• _Problem to solve_
Each record below is to be reproduced without any change.

━━━━━ Data for this exercise ━━━━━

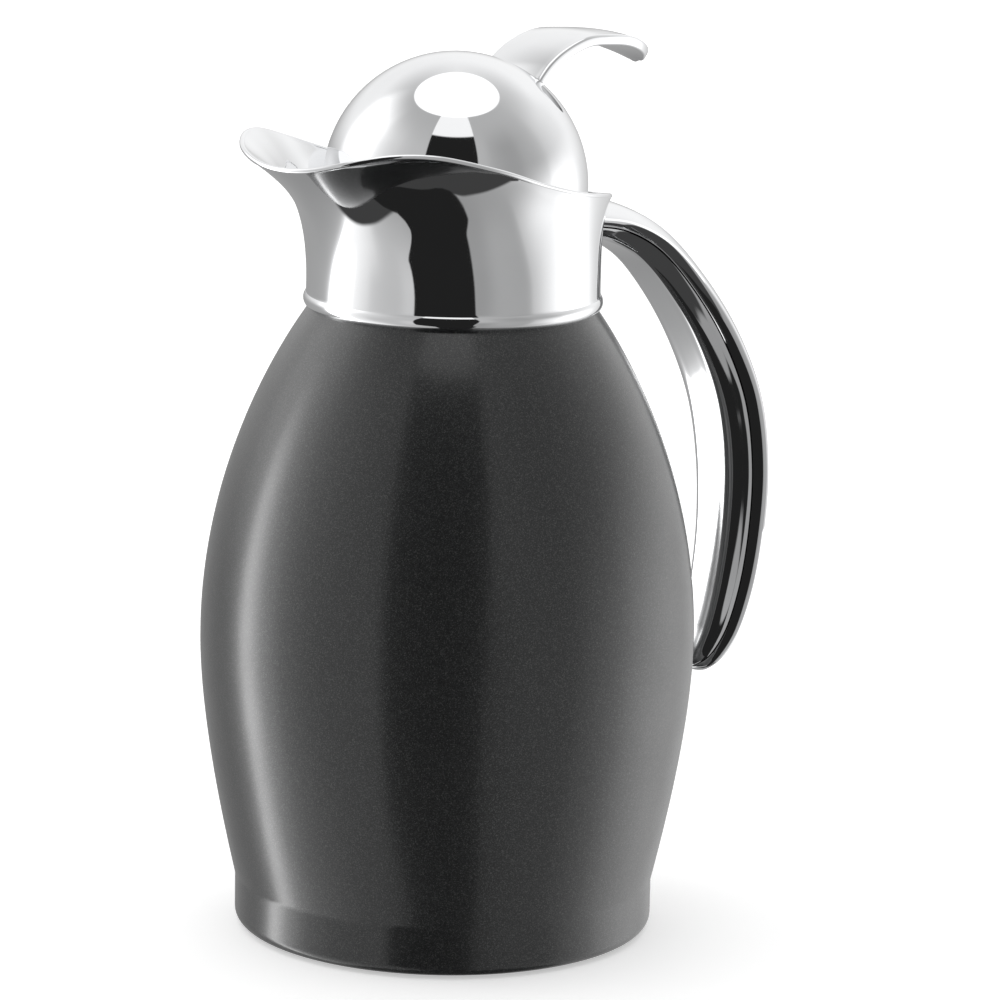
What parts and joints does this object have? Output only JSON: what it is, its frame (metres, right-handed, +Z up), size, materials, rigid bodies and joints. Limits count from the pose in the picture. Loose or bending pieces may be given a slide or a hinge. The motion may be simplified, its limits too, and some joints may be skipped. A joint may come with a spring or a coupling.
{
  "type": "vacuum carafe",
  "caption": "Double-walled vacuum carafe with a chrome pouring collar, a hinged ball lid with thumb lever and an arched handle.",
  "frame": {"origin": "centre of the base, on the surface that the carafe stands on", "axes": "+Z up along the body's axis, +X towards the handle, -X towards the spout, +Y to the right of someone who looks along +X"},
  "size_m": [0.1819, 0.13, 0.2351],
  "materials": {
    "chrome": "polished bright chrome plating",
    "powder_coat": "charcoal lacquer with fine metallic flecks, satin",
    "steel": "drawn stainless steel",
    "zinc": "die-cast zinc, tumbled",
    "getter_metal": "sintered metal, matte",
    "black_plastic": "moulded black polypropylene",
    "silicone": "translucent grey silicone",
    "rubber": "black rubber, matte",
    "foam": "cream rigid foam"
  },
  "bodies": {
    "carafe": {"outer_shell": "powder_coat", "inner_liner": "steel", "base_plate": "steel", "evacuation_plug": "getter_metal", "getter": "getter_metal", "base_pad": "rubber", "neck_ring": "black_plastic", "neck_gasket": "silicone", "funnel_insert": "black_plastic", "collar_screw_1": "steel", "collar_screw_2": "steel", "collar_screw_3": "steel", "spout_collar": "chrome", "handle_outer": "chrome", "handle_inner": "chrome", "handle_anchor": "zinc", "handle_screw_1": "steel", "handle_screw_2": "steel", "hinge_bracket": "steel", "hinge_pin": "steel", "pin_clip": "steel", "hinge_spring": "steel"},
    "lid": {"hinge_arm": "steel", "hinge_arm_screw_1": "steel", "hinge_arm_screw_2": "steel", "lid_dome": "chrome", "thumb_lever": "chrome", "lever_plate": "steel", "lever_screw_1": "steel", "lever_screw_2": "steel", "lid_insert": "black_plastic", "lid_insulation": "foam", "stopper_cone": "black_plastic", "stopper_seal": "silicone", "stopper_screw": "steel"}
  },
  "joints": [
    {"name": "lid_hinge", "type": "hinge", "parent": "carafe", "child": "lid", "pos_m": [0.038, 0, 0.196], "axis": [0, 1, 0], "range_deg": [0, 60], "stiffness_Nm_per_rad": 0.06, "springref_deg": -68.75, "deforming": ["hinge_spring"]}
  ]
}
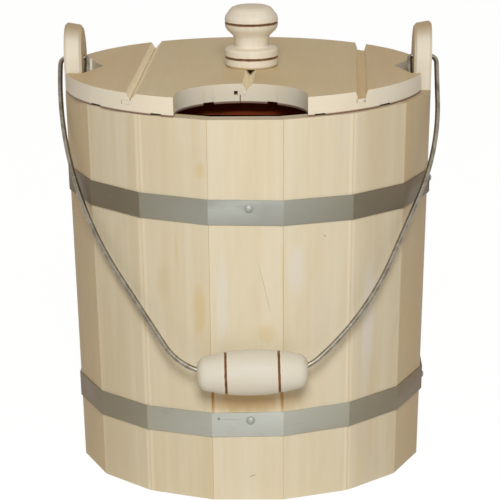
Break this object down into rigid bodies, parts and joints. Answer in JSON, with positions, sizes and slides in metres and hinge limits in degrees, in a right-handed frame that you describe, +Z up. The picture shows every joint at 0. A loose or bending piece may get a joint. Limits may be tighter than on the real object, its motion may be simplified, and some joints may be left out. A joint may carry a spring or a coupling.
{
  "type": "wooden bath bucket",
  "caption": "Coopered bath bucket with staves, steel hoops, a swinging wire handle with a turned grip, and a lid with a cut-out and a turned knob.",
  "frame": {"origin": "on the axis of the bucket, in the plane of its foot", "axes": "+Z up along the axis of the bucket, -Y towards the front where the handle rests and the lid is cut out, +X to the right"},
  "size_m": [0.3118, 0.328, 0.375],
  "materials": {
    "stave_wood": "bare, planed and sanded, warm cream",
    "bottom_wood": "bare, planed",
    "lid_wood": "bare, planed, darker tan on the show face",
    "batten_wood": "bare, planed",
    "knob_wood": "bare, turned, with burnt lines",
    "grip_wood": "bare, turned, with burnt lines",
    "hoop_steel": "dull zinc coat",
    "nail_steel": "dull zinc coat",
    "screw_steel": "zinc coat",
    "wire_steel": "dark drawn wire"
  },
  "bodies": {
    "bucket": {"stave_01": "stave_wood", "stave_02": "stave_wood", "stave_03": "stave_wood", "stave_04": "stave_wood", "ear_stave_right": "stave_wood", "stave_05": "stave_wood", "stave_06": "stave_wood", "stave_07": "stave_wood", "stave_08": "stave_wood", "stave_09": "stave_wood", "stave_10": "stave_wood", "stave_11": "stave_wood", "ear_stave_left": "stave_wood", "stave_12": "stave_wood", "stave_13": "stave_wood", "stave_14": "stave_wood", "bottom_board_left": "bottom_wood", "bottom_board_middle": "bottom_wood", "bottom_board_right": "bottom_wood", "upper_hoop": "hoop_steel", "lower_hoop": "hoop_steel", "hoop_rivets": "nail_steel", "hoop_nails": "nail_steel", "lid_board_far_left": "lid_wood", "lid_board_left": "lid_wood", "lid_board_right": "lid_wood", "lid_board_far_right": "lid_wood", "front_batten": "batten_wood", "back_batten": "batten_wood", "batten_screws": "screw_steel", "knob": "knob_wood", "knob_screw": "screw_steel"},
    "bail": {"bail": "wire_steel"},
    "grip": {"grip": "grip_wood"}
  },
  "joints": [
    {"name": "bail_swing", "type": "hinge", "parent": "bucket", "child": "bail", "pos_m": [0, 0, 0.333], "axis": [-1, 0, 0], "range_deg": [0, 287]},
    {"name": "grip_spin", "type": "hinge", "parent": "bail", "child": "grip", "pos_m": [0.0046, -0.16101, 0.1132], "axis": [0.9995, 0.0186, 0.0253], "continuous": true}
  ]
}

━━━━━

• _Reply to the exercise_
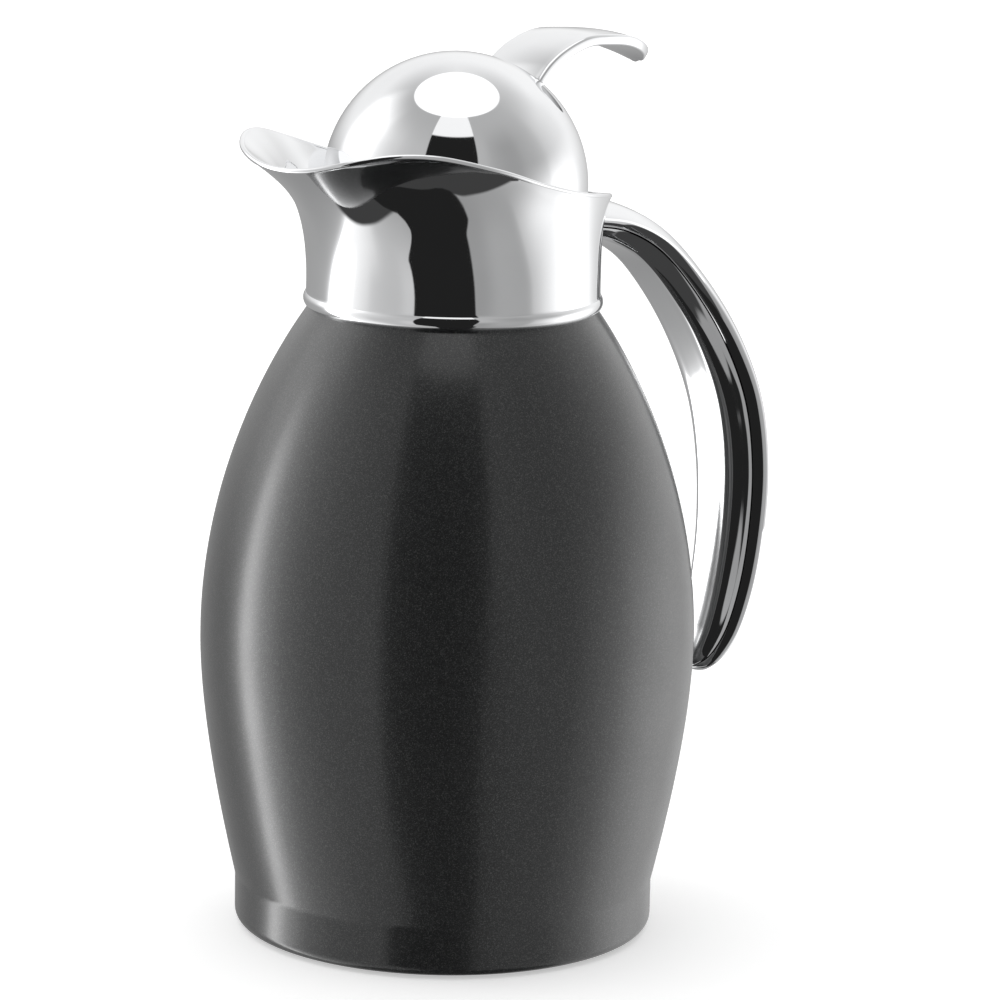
What parts and joints does this object have? Output only JSON: what it is, its frame (metres, right-handed, +Z up), size, materials, rigid bodies and joints. Limits count from the pose in the picture. Loose or bending pieces may be given a slide or a hinge. The motion may be simplified, its limits too, and some joints may be skipped. A joint may come with a spring or a coupling.
{
  "type": "vacuum carafe",
  "caption": "Double-walled vacuum carafe with a chrome pouring collar, a hinged ball lid with thumb lever and an arched handle.",
  "frame": {"origin": "centre of the base, on the surface that the carafe stands on", "axes": "+Z up along the body's axis, +X towards the handle, -X towards the spout, +Y to the right of someone who looks along +X"},
  "size_m": [0.1819, 0.13, 0.2351],
  "materials": {
    "chrome": "polished bright chrome plating",
    "powder_coat": "charcoal lacquer with fine metallic flecks, satin",
    "steel": "drawn stainless steel",
    "zinc": "die-cast zinc, tumbled",
    "getter_metal": "sintered metal, matte",
    "black_plastic": "moulded black polypropylene",
    "silicone": "translucent grey silicone",
    "rubber": "black rubber, matte",
    "foam": "cream rigid foam"
  },
  "bodies": {
    "carafe": {"outer_shell": "powder_coat", "inner_liner": "steel", "base_plate": "steel", "evacuation_plug": "getter_metal", "getter": "getter_metal", "base_pad": "rubber", "neck_ring": "black_plastic", "neck_gasket": "silicone", "funnel_insert": "black_plastic", "collar_screw_1": "steel", "collar_screw_2": "steel", "collar_screw_3": "steel", "spout_collar": "chrome", "handle_outer": "chrome", "handle_inner": "chrome", "handle_anchor": "zinc", "handle_screw_1": "steel", "handle_screw_2": "steel", "hinge_bracket": "steel", "hinge_pin": "steel", "pin_clip": "steel", "hinge_spring": "steel"},
    "lid": {"hinge_arm": "steel", "hinge_arm_screw_1": "steel", "hinge_arm_screw_2": "steel", "lid_dome": "chrome", "thumb_lever": "chrome", "lever_plate": "steel", "lever_screw_1": "steel", "lever_screw_2": "steel", "lid_insert": "black_plastic", "lid_insulation": "foam", "stopper_cone": "black_plastic", "stopper_seal": "silicone", "stopper_screw": "steel"}
  },
  "joints": [
    {"name": "lid_hinge", "type": "hinge", "parent": "carafe", "child": "lid", "pos_m": [0.038, 0, 0.196], "axis": [0, 1, 0], "range_deg": [0, 60], "stiffness_Nm_per_rad": 0.06, "springref_deg": -68.75, "deforming": ["hinge_spring"]}
  ]
}
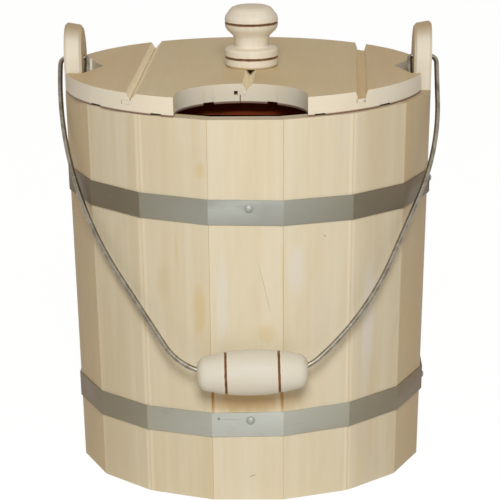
Break this object down into rigid bodies, parts and joints. Answer in JSON, with positions, sizes and slides in metres and hinge limits in degrees, in a right-handed frame that you describe, +Z up. The picture shows every joint at 0. A loose or bending piece may get a joint. Limits may be tighter than on the real object, its motion may be simplified, and some joints may be left out. A joint may carry a spring or a coupling.
{
  "type": "wooden bath bucket",
  "caption": "Coopered bath bucket with staves, steel hoops, a swinging wire handle with a turned grip, and a lid with a cut-out and a turned knob.",
  "frame": {"origin": "on the axis of the bucket, in the plane of its foot", "axes": "+Z up along the axis of the bucket, -Y towards the front where the handle rests and the lid is cut out, +X to the right"},
  "size_m": [0.3118, 0.328, 0.375],
  "materials": {
    "stave_wood": "bare, planed and sanded, warm cream",
    "bottom_wood": "bare, planed",
    "lid_wood": "bare, planed, darker tan on the show face",
    "batten_wood": "bare, planed",
    "knob_wood": "bare, turned, with burnt lines",
    "grip_wood": "bare, turned, with burnt lines",
    "hoop_steel": "dull zinc coat",
    "nail_steel": "dull zinc coat",
    "screw_steel": "zinc coat",
    "wire_steel": "dark drawn wire"
  },
  "bodies": {
    "bucket": {"stave_01": "stave_wood", "stave_02": "stave_wood", "stave_03": "stave_wood", "stave_04": "stave_wood", "ear_stave_right": "stave_wood", "stave_05": "stave_wood", "stave_06": "stave_wood", "stave_07": "stave_wood", "stave_08": "stave_wood", "stave_09": "stave_wood", "stave_10": "stave_wood", "stave_11": "stave_wood", "ear_stave_left": "stave_wood", "stave_12": "stave_wood", "stave_13": "stave_wood", "stave_14": "stave_wood", "bottom_board_left": "bottom_wood", "bottom_board_middle": "bottom_wood", "bottom_board_right": "bottom_wood", "upper_hoop": "hoop_steel", "lower_hoop": "hoop_steel", "hoop_rivets": "nail_steel", "hoop_nails": "nail_steel", "lid_board_far_left": "lid_wood", "lid_board_left": "lid_wood", "lid_board_right": "lid_wood", "lid_board_far_right": "lid_wood", "front_batten": "batten_wood", "back_batten": "batten_wood", "batten_screws": "screw_steel", "knob": "knob_wood", "knob_screw": "screw_steel"},
    "bail": {"bail": "wire_steel"},
    "grip": {"grip": "grip_wood"}
  },
  "joints": [
    {"name": "bail_swing", "type": "hinge", "parent": "bucket", "child": "bail", "pos_m": [0, 0, 0.333], "axis": [-1, 0, 0], "range_deg": [0, 287]},
    {"name": "grip_spin", "type": "hinge", "parent": "bail", "child": "grip", "pos_m": [0.0046, -0.16101, 0.1132], "axis": [0.9995, 0.0186, 0.0253], "continuous": true}
  ]
}